FinCEN Files Sink Bank Stocks

Key Takeaways

  • ICIJ releases report detailing two years of money laundering by global banks
  • JPMorgan, Deutsche Bank and others flagged in report
  • Bank shares sink as the fallout begins

A bombshell report from the International Consortium of Investigative Journalists (ICIJ), the organization behind the Panama Papers investigation, reveals the role large financial institutions played in money laundering of trillions of dollars and suggests they aren't doing enough to stop it. A trove of thousands of "suspicious activity reports" recovered by BuzzFeed News and shared with reporters all around the world indicate that global banks have been blindly moving staggering sums of illicit cash "for shadowy characters and criminal networks that have spread chaos and undermined democracy around the world" despite promises made to strengthen controls and being charged billions of dollars in fines in the past. 

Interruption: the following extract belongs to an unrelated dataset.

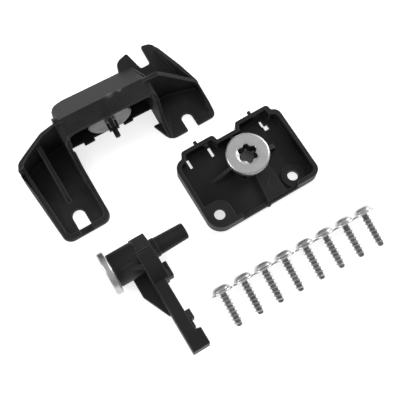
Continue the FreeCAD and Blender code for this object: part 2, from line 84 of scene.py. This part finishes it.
def setStudio():
    s = studio
    az, el = math.radians(s["azimuth"]), math.radians(s["elevation"])
    target = Vector(s["lookAt"]) * mm
    back = Vector((math.sin(az) * math.cos(el), -math.cos(az) * math.cos(el), math.sin(el)))
    bpy.ops.object.camera_add(location=target + back * s["distance"] * mm)
    camera = bpy.context.object
    camera.name = "camera"
    camera.rotation_euler = aimed(camera.location, target)
    camera.data.lens, camera.data.sensor_width = s["lens"], 36.0
    camera.data.clip_start = 0.01
    bpy.context.scene.camera = camera
    bpy.context.scene.view_settings.view_transform = "Standard"
    for name, (place, size, watts) in lamps.items():
        bpy.ops.object.light_add(type="AREA", location=place)
        lamp = bpy.context.object
        lamp.name = name
        lamp.rotation_euler = aimed(place, (0, 0, 0))
        lamp.data.size, lamp.data.energy = size, watts
    world = bpy.data.worlds.new("softTent")
    world.use_nodes = True
    nodes, links = world.node_tree.nodes, world.node_tree.links
    place, split = nodes.new("ShaderNodeTexCoord"), nodes.new("ShaderNodeSeparateXYZ")
    level = nodes.new("ShaderNodeMapRange")
    level.inputs["From Min"].default_value, level.inputs["From Max"].default_value = 0.15, 0.85
    level.inputs["To Min"].default_value, level.inputs["To Max"].default_value = s["horizon"], s["zenith"]
    links.new(place.outputs["Generated"], split.inputs[0])
    links.new(split.outputs["Z"], level.inputs["Value"])
    links.new(level.outputs[0], nodes["Background"].inputs["Strength"])
    nodes["Background"].inputs["Color"].default_value = (1, 1, 1, 1)
    bpy.context.scene.world = world
    bpy.ops.mesh.primitive_plane_add(size=2 * s["floorHalf"], location=(0, 0, -s["floorDrop"]))
    floor = bpy.context.object
    floor.name = "studio_floor"
    return floor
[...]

Below is the ranking of the top 10 banks by reported amount in the FinCEN Files. Shares in HSBC, Barclays and Standard Chartered fell around 5% in London today. Société Générale stock was also down 4.94% in Paris and Deutsche Bank dropped over 7% in Frankfurt. Shares in U.S. giants JPMorgan Chase and Bank of New York Mellon were deep in the red in pre-market trading.

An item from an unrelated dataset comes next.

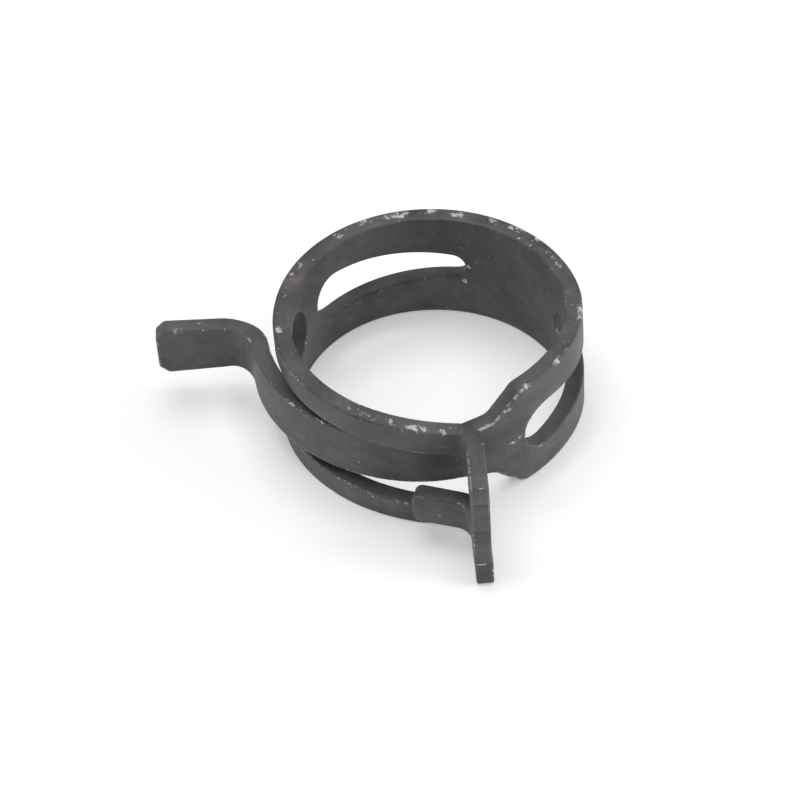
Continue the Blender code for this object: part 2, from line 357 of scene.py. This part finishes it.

What Are the FinCEN Files?

The FinCEN Files investigation includes more than 2,100 suspicious activity reports (SARs) mostly filed between 2011 and 2017 flagging more than $2 trillion worth of potentially illicit transactions. They are a tiny fraction (0.02%) of the more than 12 million filed during this period. SARs are confidential documents created by employees at financial institutions (banks, money exchanges, securities brokers, casinos) to alert the Financial Crimes Enforcement Network (FinCEN) about transactions that don't look quite right. FinCEN then shares these reports with law enforcement authorities including the FBI and ICE.  

Where Have Banks Failed?

Banks can stop transactions if they find them suspicious, but are not required to do so by law. The report details how they have fallen short while being the first line of defense against dirty money. It alleges they have helped move money for everyone from corrupt politicians and fraudsters to narco traffickers and terrorist organizations despite red flags and regularly processed transactions without knowing the ultimate owners of the accounts. 

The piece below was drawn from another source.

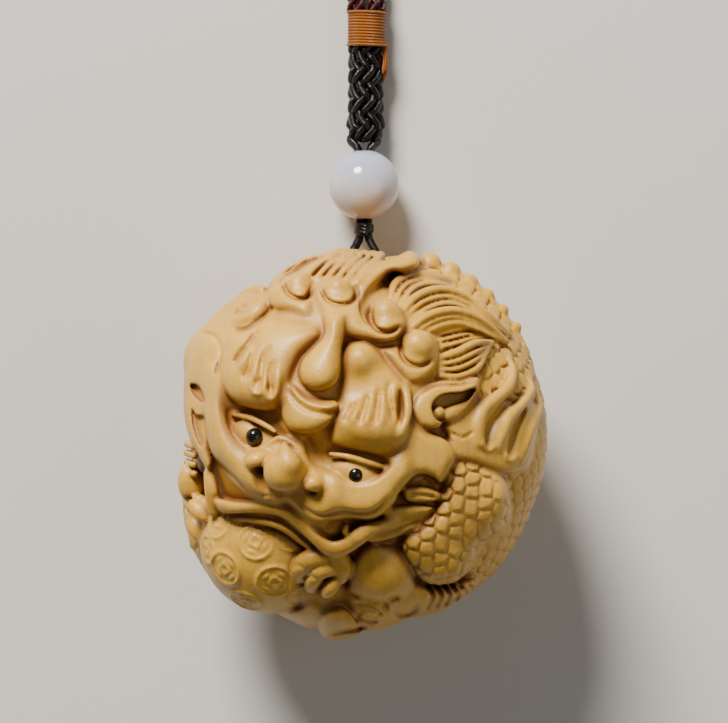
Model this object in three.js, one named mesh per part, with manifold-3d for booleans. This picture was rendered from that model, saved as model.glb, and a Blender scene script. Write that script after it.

Besides being unable or unwilling to halt risky transactions themselves, it also took banks a long time to alert the authorities. While the rules say that SARs must be filed within 30-60 days once potential criminal activity is detected, the report noted that there was a median time lag of 166 days since the suspicious activity started. Barclays performed the worst among the big banks, taking a median 1,205 days to file a report from the time transactions took place. It was followed by JPMorgan (519 days), Standard Chartered (426) and Bank of New York Mellon (210) and Deutsche Bank (136). This delay may be partly because compliance workers at major banks often resort to basic Google searches, says the report, and only flag transactions after negative news articles emerge. The money? Long gone by then.